My solution is to leave any over-arching groups out of this. Work without the national group. Work locally with your comrades on issues you can win. If you want to occupy somewhere, call a meeting for it. Put out your message to all your groups, and make it clear that you are meeting specifically and only to ascertain everybody's willingness to do it, and the tactics thereof. Fuck, do a feasibility study. See what the local people who aren't students think of the issue you're interested in. Can you use their help? Can you help them in any way? Can you build bridges to close the gap between academia and the working people? Go under the radar of the national groups, the old men, the parties. Like all authority figures, and budding authority figures, they need us. We don't need them. It doesn't matter how fucking red the star is on the leader's lapel, or how well you used to know him, he's the leader, and if he gives you orders: ignore the bastard. Show them their irrelevance in calling and executing action without them and with your local communities. If you're really working with local people, you're going to be working with folk who don't consider themselves "left-wing" at all, they're just interested in protecting their local environment, their local services, their education, their post office. Every time a new national student organisation calls a meeting to fight the cuts, we get further away from the people around us who might fight alongside us.

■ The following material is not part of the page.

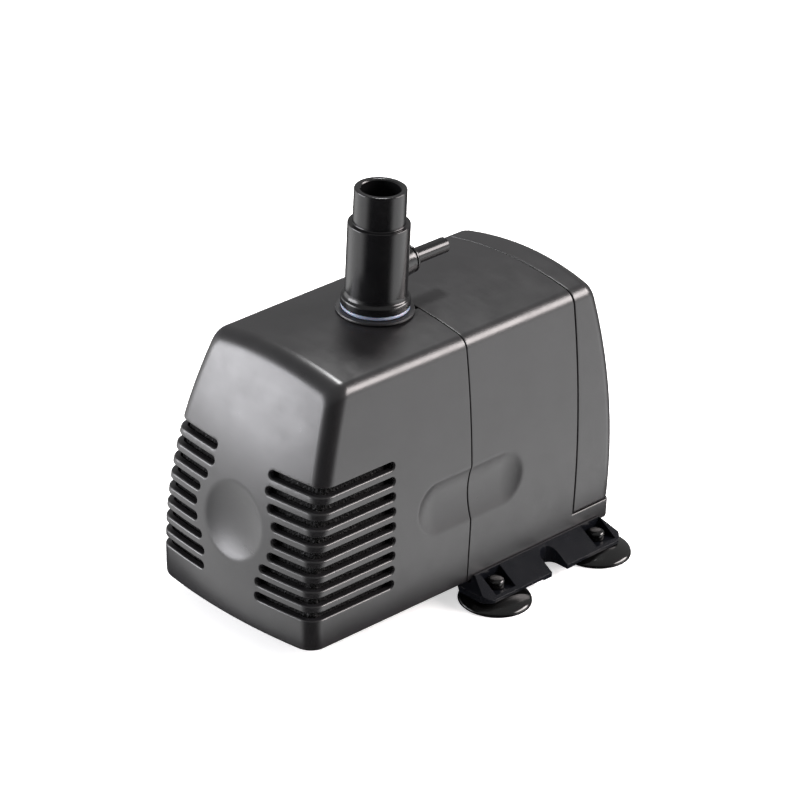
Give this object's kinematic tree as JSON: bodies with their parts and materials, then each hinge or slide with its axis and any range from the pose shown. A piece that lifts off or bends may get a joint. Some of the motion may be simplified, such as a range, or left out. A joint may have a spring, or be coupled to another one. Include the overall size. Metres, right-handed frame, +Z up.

How can the left grow up? There are many ways for this to happen, all of them slow, most of them painful for those of us with reputations staked on our arrest count/votes in the EUSA elections. The point is that, as Lao Tzu said, the journey of a thousand miles starts with a single step. The student left can start to grow out of adolescence by looking out rather than in, by applying some of the knowledge and analytical skills we learn at university to our work in the community, as well as recognising what we do as "work in the community". We can detach ourselves from our egos by removing the masculine structures that reward arseyness with power, but also by shutting up about our own politics occasionally, toning down the in-jokes about Stalin and taking each other seriously as people with a passion for doing the right thing, which, at heart, I really believe we all are.